>> start Extracted information
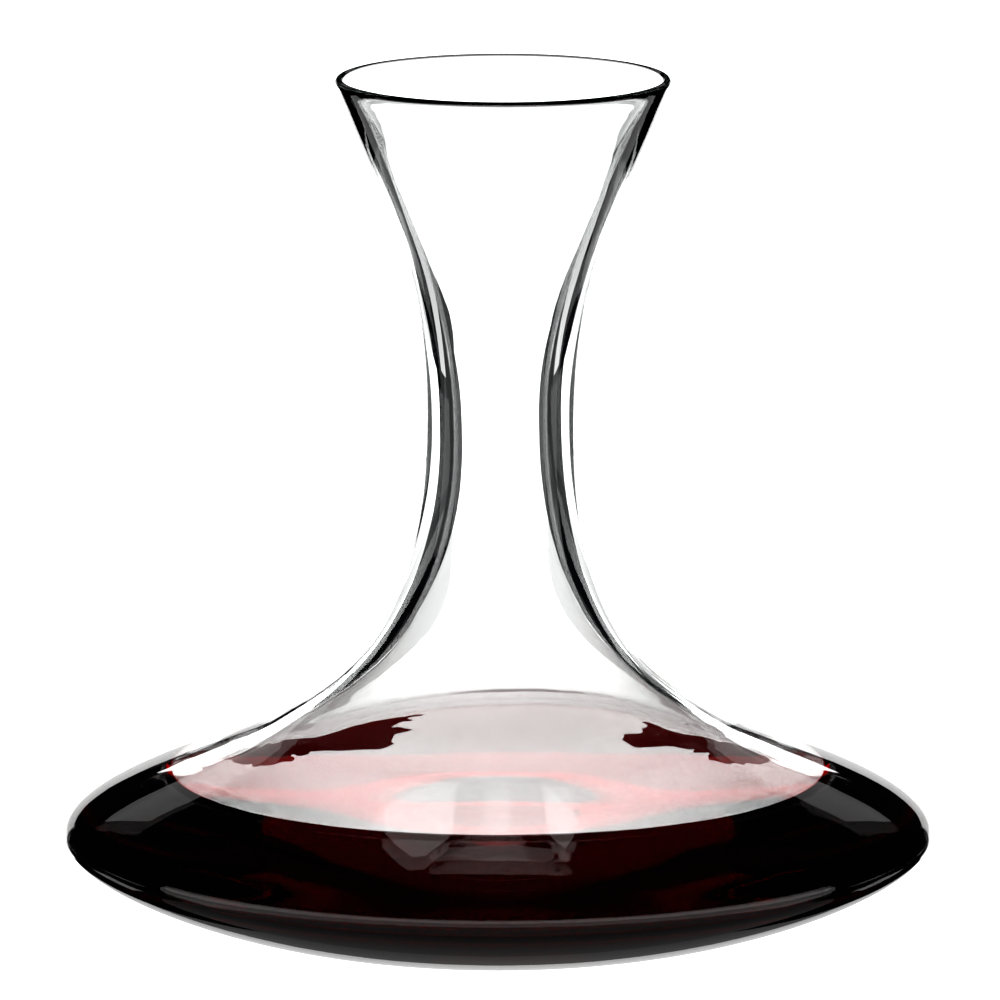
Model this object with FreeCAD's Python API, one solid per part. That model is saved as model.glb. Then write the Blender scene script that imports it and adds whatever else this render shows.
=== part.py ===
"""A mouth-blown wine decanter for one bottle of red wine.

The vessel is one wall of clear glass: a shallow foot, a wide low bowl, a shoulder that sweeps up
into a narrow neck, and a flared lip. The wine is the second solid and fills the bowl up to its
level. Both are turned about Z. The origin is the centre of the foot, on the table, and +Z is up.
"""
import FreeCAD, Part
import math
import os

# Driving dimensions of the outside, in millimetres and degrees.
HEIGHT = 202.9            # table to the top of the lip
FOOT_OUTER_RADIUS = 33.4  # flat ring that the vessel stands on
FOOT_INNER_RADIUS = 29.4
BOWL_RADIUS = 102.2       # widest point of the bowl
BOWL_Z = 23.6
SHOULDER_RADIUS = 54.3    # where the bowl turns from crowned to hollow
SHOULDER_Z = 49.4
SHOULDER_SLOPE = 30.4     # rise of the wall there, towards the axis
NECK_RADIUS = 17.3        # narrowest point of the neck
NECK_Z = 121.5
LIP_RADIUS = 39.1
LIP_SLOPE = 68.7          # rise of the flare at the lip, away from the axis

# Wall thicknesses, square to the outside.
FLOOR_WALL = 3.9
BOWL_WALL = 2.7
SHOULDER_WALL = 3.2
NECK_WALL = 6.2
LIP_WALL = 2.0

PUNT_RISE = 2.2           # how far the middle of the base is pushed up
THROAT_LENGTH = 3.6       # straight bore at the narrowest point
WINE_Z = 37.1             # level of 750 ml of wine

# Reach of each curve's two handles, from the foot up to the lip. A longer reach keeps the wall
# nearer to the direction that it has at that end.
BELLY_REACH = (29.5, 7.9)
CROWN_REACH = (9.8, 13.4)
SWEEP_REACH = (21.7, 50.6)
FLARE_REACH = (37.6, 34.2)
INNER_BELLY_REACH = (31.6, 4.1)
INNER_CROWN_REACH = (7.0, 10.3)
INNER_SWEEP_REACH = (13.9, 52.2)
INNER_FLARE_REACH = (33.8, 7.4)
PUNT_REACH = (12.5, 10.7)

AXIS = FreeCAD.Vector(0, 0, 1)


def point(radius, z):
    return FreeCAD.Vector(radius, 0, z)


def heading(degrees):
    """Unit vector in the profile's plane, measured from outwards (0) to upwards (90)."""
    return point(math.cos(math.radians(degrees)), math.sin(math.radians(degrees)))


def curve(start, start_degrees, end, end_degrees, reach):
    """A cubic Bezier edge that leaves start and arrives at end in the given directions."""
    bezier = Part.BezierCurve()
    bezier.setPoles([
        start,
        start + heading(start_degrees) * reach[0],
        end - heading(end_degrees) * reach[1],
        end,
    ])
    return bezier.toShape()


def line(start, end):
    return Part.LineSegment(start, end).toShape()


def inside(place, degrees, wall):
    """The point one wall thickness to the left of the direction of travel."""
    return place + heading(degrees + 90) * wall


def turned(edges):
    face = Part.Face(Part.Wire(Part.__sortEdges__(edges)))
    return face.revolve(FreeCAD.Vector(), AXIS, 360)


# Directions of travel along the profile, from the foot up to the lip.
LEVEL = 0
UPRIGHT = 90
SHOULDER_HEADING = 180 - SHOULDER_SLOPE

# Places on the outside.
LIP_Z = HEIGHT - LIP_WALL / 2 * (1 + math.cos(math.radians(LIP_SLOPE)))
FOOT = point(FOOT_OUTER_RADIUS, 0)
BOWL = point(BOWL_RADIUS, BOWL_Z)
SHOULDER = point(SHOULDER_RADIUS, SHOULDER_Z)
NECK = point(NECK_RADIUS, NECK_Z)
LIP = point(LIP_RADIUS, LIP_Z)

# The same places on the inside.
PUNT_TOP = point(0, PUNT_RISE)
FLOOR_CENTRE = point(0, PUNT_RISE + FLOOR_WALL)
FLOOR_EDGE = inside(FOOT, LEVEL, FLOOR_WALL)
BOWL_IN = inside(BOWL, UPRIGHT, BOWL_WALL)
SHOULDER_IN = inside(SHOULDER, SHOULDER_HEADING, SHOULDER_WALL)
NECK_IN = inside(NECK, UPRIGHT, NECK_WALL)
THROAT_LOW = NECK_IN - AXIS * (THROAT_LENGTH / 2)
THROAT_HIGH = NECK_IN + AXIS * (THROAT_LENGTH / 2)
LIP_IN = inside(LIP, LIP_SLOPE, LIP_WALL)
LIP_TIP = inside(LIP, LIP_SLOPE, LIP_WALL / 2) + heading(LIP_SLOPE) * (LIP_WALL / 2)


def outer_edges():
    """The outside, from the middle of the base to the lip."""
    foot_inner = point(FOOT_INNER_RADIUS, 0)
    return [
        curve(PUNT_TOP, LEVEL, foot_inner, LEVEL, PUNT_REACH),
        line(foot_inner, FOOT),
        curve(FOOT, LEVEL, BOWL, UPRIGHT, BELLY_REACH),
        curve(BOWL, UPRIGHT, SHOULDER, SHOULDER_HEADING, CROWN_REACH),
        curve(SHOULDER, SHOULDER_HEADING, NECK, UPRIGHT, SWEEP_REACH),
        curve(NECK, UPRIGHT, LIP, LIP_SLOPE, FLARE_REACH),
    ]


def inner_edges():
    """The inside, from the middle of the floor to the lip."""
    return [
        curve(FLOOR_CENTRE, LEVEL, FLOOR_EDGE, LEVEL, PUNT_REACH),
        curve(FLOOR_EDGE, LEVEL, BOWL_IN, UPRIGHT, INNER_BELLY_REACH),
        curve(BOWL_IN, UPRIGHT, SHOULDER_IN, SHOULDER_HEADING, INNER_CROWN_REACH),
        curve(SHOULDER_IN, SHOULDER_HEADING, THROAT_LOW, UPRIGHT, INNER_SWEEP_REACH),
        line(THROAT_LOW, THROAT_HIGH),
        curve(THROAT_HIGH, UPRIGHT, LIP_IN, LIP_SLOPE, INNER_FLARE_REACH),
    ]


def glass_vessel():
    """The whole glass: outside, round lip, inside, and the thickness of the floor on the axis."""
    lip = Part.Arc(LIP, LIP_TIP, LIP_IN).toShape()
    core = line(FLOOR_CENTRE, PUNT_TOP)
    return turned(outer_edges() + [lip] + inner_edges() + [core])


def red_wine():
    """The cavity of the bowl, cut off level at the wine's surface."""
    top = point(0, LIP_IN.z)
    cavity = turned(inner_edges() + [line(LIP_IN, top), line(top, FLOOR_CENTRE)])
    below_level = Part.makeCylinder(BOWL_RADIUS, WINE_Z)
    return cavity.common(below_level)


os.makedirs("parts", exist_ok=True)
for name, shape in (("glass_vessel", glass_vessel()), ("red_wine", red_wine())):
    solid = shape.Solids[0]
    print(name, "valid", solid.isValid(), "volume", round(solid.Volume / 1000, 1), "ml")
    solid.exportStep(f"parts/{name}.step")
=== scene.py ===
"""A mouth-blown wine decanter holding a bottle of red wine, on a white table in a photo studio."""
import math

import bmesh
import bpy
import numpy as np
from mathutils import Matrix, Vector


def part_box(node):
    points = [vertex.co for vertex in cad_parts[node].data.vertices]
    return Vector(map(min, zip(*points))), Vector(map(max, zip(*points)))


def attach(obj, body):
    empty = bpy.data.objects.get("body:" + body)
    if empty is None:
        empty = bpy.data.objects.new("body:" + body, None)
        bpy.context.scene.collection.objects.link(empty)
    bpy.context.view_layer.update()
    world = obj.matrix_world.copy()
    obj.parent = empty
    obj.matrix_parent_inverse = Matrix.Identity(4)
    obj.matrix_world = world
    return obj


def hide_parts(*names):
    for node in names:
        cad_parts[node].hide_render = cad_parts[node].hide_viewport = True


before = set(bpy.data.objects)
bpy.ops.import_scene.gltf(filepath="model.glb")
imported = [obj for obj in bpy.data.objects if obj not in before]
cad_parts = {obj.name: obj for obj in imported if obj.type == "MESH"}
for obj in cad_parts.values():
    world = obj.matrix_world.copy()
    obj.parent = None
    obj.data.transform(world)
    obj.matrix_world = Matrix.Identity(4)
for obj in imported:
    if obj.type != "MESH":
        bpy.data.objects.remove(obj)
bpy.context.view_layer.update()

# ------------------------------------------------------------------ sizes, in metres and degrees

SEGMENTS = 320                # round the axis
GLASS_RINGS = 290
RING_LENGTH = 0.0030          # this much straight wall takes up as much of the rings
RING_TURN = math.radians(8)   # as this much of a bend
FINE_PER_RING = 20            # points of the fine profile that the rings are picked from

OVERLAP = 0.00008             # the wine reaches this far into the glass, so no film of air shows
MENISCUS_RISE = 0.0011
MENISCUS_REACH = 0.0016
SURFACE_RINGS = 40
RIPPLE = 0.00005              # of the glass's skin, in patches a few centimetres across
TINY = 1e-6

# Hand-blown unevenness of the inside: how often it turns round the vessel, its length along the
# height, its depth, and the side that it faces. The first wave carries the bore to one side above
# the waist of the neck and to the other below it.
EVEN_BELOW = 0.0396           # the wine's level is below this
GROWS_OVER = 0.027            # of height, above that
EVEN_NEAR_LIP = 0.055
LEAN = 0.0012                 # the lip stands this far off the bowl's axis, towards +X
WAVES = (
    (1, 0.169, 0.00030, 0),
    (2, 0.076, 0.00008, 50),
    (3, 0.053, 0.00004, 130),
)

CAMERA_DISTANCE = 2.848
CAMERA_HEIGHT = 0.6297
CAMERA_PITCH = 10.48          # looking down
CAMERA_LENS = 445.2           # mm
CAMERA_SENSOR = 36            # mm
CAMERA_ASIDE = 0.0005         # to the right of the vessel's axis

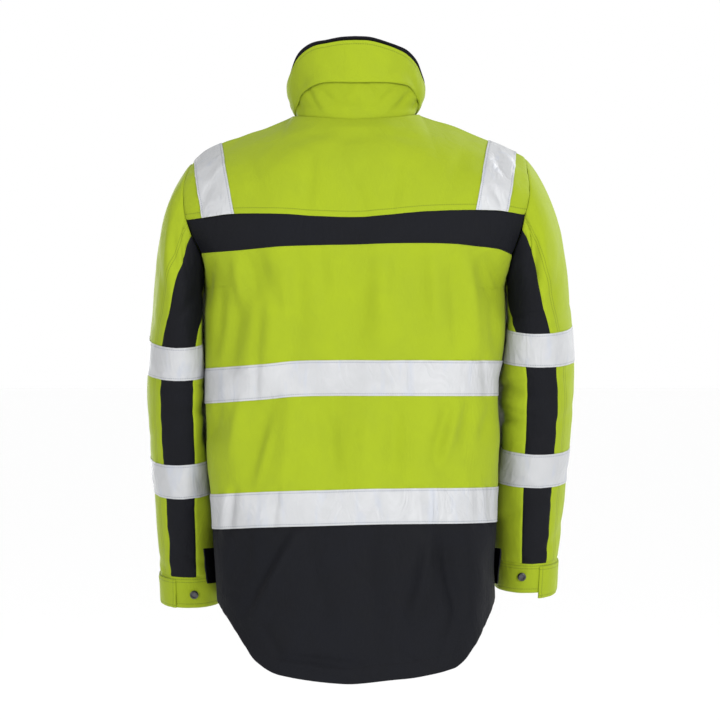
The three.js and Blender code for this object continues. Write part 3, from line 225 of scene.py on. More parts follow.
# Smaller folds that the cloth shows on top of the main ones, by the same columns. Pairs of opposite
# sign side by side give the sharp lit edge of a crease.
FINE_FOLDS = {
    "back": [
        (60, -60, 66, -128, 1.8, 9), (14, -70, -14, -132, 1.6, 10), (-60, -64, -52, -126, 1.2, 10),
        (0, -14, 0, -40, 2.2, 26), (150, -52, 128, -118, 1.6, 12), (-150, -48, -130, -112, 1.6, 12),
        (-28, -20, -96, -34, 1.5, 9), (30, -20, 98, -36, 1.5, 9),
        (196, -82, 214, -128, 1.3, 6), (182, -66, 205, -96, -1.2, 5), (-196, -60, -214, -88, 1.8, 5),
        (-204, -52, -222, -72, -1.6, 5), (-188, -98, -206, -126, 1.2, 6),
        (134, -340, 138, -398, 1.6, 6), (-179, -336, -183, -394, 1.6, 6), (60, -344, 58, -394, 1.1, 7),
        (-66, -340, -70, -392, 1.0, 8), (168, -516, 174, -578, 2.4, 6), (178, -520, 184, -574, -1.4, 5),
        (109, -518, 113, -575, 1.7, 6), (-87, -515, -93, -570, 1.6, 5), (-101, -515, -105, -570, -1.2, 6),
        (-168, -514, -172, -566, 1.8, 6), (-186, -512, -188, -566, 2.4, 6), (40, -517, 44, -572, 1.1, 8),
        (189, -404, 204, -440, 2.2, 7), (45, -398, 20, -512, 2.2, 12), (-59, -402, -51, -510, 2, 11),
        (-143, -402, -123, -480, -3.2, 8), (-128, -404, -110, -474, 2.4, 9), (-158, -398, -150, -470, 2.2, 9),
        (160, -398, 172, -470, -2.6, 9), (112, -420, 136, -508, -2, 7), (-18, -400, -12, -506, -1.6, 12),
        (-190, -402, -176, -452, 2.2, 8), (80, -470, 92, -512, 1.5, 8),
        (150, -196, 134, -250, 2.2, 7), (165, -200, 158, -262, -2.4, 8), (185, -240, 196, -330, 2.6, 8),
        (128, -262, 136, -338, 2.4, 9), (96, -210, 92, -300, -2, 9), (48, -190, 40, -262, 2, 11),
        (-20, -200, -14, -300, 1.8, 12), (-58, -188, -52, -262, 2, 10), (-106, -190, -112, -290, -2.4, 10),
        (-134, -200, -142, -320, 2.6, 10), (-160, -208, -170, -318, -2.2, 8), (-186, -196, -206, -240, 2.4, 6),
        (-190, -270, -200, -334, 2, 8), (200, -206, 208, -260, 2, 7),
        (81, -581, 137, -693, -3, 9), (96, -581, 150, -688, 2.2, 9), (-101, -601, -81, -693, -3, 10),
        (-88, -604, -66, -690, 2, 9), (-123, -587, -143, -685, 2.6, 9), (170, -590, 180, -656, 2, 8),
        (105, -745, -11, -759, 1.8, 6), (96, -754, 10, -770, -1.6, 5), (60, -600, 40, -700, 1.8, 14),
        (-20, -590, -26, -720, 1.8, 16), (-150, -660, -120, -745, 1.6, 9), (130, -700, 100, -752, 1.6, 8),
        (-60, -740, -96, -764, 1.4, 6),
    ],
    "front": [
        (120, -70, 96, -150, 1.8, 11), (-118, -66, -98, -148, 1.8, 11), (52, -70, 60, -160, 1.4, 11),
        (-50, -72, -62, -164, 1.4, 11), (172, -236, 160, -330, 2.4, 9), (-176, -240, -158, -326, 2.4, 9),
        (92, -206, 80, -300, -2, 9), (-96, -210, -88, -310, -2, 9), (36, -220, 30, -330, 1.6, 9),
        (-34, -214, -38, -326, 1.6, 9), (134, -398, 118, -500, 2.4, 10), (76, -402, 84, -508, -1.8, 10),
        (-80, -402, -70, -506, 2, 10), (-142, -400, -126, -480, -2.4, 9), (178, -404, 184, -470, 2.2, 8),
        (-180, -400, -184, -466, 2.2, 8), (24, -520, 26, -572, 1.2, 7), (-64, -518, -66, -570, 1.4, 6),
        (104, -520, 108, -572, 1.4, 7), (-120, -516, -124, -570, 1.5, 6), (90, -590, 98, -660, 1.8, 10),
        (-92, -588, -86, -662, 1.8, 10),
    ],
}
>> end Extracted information
◆ Aim ◆
Lines from the beginning of the data above through the line containing "LIP_WALL = 2.0" are to be returned exactly, and no others.

◆ Final answer ◆
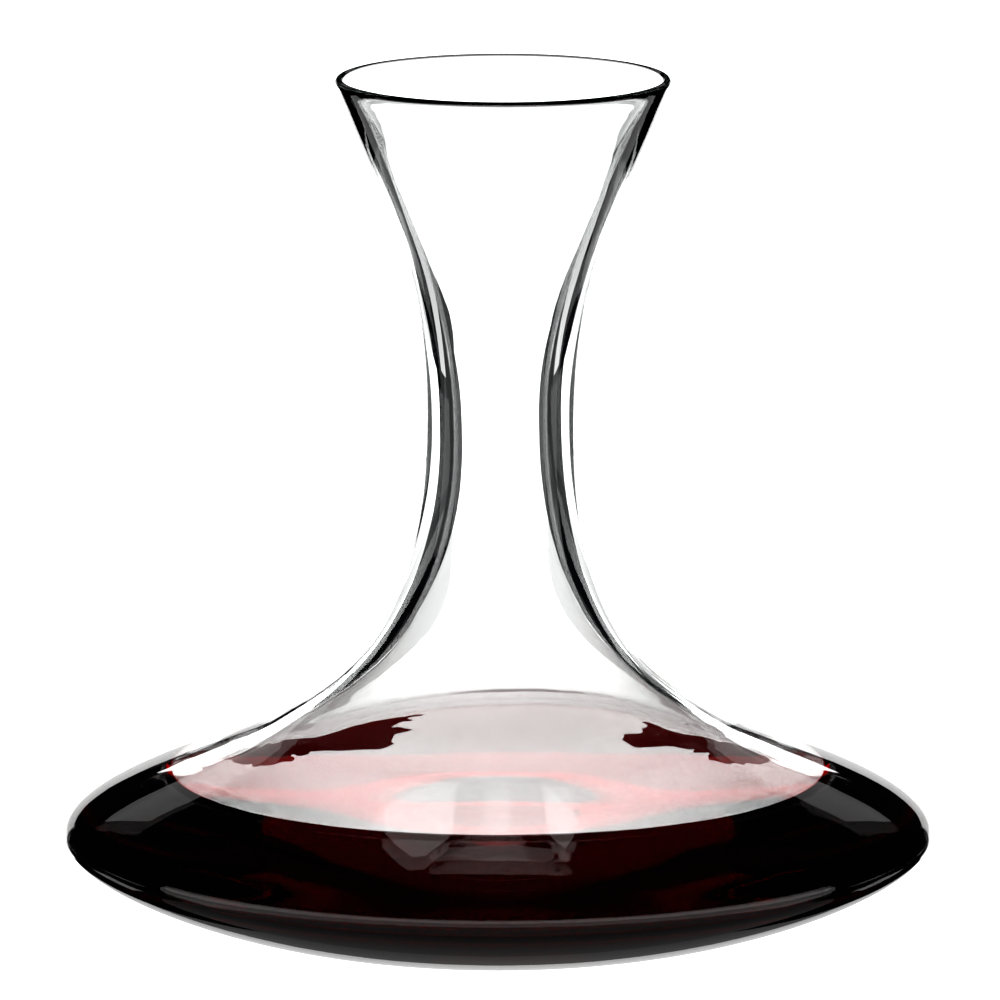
Model this object with FreeCAD's Python API, one solid per part. That model is saved as model.glb. Then write the Blender scene script that imports it and adds whatever else this render shows.
=== part.py ===
"""A mouth-blown wine decanter for one bottle of red wine.

The vessel is one wall of clear glass: a shallow foot, a wide low bowl, a shoulder that sweeps up
into a narrow neck, and a flared lip. The wine is the second solid and fills the bowl up to its
level. Both are turned about Z. The origin is the centre of the foot, on the table, and +Z is up.
"""
import FreeCAD, Part
import math
import os

# Driving dimensions of the outside, in millimetres and degrees.
HEIGHT = 202.9            # table to the top of the lip
FOOT_OUTER_RADIUS = 33.4  # flat ring that the vessel stands on
FOOT_INNER_RADIUS = 29.4
BOWL_RADIUS = 102.2       # widest point of the bowl
BOWL_Z = 23.6
SHOULDER_RADIUS = 54.3    # where the bowl turns from crowned to hollow
SHOULDER_Z = 49.4
SHOULDER_SLOPE = 30.4     # rise of the wall there, towards the axis
NECK_RADIUS = 17.3        # narrowest point of the neck
NECK_Z = 121.5
LIP_RADIUS = 39.1
LIP_SLOPE = 68.7          # rise of the flare at the lip, away from the axis

# Wall thicknesses, square to the outside.
FLOOR_WALL = 3.9
BOWL_WALL = 2.7
SHOULDER_WALL = 3.2
NECK_WALL = 6.2
LIP_WALL = 2.0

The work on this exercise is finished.